#### [What you need to do]
Retype, exactly as written, every line from the one containing "RED_ENTRY[::-1], spacing), LEAD_RADIUS), CORD_RED)" down to the one containing "record = json.load(file)", including both, and nothing else.

#### [Material supplied]
BEGIN
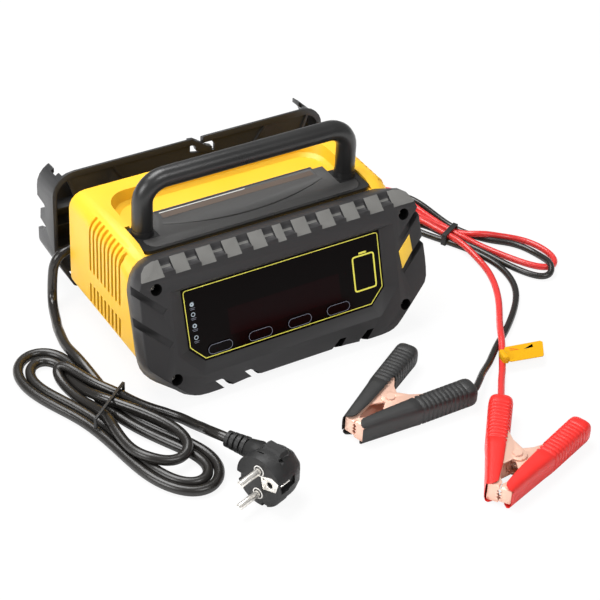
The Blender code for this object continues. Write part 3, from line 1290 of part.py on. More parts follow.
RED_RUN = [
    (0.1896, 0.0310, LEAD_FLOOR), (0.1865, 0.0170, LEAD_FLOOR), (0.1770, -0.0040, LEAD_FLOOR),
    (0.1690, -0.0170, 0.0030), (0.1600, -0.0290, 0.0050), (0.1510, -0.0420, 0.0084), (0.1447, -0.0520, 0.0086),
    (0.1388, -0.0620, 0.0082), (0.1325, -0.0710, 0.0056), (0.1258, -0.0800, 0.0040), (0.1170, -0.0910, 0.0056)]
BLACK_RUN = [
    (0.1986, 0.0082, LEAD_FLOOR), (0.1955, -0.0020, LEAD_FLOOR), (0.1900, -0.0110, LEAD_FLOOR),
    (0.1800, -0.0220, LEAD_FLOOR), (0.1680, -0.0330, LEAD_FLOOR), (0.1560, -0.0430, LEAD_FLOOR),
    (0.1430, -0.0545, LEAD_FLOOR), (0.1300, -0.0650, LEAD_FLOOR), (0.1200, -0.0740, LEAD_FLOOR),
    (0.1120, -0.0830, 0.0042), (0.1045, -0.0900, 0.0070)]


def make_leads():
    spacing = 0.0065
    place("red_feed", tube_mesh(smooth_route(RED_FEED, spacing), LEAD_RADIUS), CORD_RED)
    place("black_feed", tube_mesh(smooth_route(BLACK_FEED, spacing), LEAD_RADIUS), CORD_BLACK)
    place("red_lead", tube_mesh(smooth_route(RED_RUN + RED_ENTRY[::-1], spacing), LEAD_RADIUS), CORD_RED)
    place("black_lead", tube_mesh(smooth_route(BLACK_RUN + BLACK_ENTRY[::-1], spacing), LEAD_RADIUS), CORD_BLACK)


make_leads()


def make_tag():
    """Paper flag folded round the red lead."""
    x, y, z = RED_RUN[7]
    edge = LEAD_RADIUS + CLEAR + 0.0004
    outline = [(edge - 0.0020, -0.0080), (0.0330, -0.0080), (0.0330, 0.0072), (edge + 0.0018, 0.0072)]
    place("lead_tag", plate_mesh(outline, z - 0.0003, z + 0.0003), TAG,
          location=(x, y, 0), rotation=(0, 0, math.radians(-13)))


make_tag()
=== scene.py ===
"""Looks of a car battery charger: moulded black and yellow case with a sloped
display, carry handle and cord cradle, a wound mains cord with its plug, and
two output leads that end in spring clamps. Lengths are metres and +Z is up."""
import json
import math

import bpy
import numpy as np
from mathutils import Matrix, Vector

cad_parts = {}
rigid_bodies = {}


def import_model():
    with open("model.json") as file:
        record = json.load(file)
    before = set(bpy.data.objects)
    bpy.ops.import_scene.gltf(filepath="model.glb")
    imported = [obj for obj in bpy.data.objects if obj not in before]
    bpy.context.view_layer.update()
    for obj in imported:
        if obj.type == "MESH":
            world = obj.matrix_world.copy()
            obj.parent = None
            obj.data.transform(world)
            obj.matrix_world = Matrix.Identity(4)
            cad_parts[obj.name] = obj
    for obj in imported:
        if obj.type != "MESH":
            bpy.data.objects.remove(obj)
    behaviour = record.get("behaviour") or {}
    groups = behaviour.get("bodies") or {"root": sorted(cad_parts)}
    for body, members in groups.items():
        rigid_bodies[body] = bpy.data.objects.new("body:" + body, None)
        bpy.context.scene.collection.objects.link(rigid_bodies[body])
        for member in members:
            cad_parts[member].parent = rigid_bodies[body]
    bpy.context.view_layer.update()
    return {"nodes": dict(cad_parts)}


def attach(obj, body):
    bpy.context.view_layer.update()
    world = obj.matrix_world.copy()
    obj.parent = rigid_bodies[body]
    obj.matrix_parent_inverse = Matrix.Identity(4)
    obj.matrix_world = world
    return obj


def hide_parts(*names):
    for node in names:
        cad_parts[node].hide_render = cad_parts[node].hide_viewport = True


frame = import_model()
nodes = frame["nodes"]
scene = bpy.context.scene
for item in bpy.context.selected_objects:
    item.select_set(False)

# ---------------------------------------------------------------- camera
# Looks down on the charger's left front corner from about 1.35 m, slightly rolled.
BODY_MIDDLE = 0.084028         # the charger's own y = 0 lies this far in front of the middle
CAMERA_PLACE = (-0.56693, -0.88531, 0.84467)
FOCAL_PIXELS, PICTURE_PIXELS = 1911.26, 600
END
BEGIN
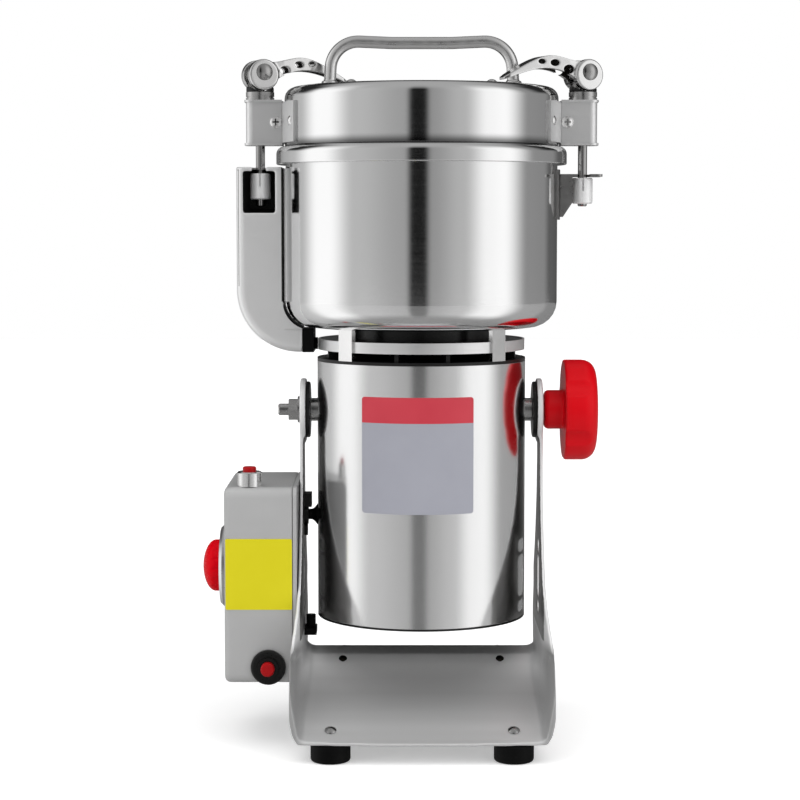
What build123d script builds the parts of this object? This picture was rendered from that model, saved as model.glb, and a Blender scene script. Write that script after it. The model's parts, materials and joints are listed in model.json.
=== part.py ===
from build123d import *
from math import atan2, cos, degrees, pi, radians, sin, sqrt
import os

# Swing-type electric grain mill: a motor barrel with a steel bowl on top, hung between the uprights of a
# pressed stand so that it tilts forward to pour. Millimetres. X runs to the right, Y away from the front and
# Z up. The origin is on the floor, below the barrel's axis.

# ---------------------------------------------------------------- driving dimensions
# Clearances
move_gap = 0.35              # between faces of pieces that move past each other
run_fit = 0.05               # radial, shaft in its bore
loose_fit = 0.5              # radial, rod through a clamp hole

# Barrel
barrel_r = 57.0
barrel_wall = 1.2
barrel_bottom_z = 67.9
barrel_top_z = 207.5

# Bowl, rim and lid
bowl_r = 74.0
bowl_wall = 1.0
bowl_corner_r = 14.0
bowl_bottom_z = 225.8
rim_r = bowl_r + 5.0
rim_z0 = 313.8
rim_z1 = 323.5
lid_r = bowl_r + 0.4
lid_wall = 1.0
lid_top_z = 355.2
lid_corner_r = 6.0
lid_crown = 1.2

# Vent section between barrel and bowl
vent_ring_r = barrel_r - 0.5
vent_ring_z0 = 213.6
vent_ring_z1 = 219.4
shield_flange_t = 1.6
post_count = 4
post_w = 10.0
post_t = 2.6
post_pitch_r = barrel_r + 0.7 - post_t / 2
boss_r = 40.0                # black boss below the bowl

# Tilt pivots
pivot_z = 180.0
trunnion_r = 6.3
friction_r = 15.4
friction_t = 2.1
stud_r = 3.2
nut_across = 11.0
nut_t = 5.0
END
#### [Written solution]
    place("red_lead", tube_mesh(smooth_route(RED_RUN + RED_ENTRY[::-1], spacing), LEAD_RADIUS), CORD_RED)
    place("black_lead", tube_mesh(smooth_route(BLACK_RUN + BLACK_ENTRY[::-1], spacing), LEAD_RADIUS), CORD_BLACK)


make_leads()


def make_tag():
    """Paper flag folded round the red lead."""
    x, y, z = RED_RUN[7]
    edge = LEAD_RADIUS + CLEAR + 0.0004
    outline = [(edge - 0.0020, -0.0080), (0.0330, -0.0080), (0.0330, 0.0072), (edge + 0.0018, 0.0072)]
    place("lead_tag", plate_mesh(outline, z - 0.0003, z + 0.0003), TAG,
          location=(x, y, 0), rotation=(0, 0, math.radians(-13)))


make_tag()
=== scene.py ===
"""Looks of a car battery charger: moulded black and yellow case with a sloped
display, carry handle and cord cradle, a wound mains cord with its plug, and
two output leads that end in spring clamps. Lengths are metres and +Z is up."""
import json
import math

import bpy
import numpy as np
from mathutils import Matrix, Vector

cad_parts = {}
rigid_bodies = {}


def import_model():
    with open("model.json") as file:
        record = json.load(file)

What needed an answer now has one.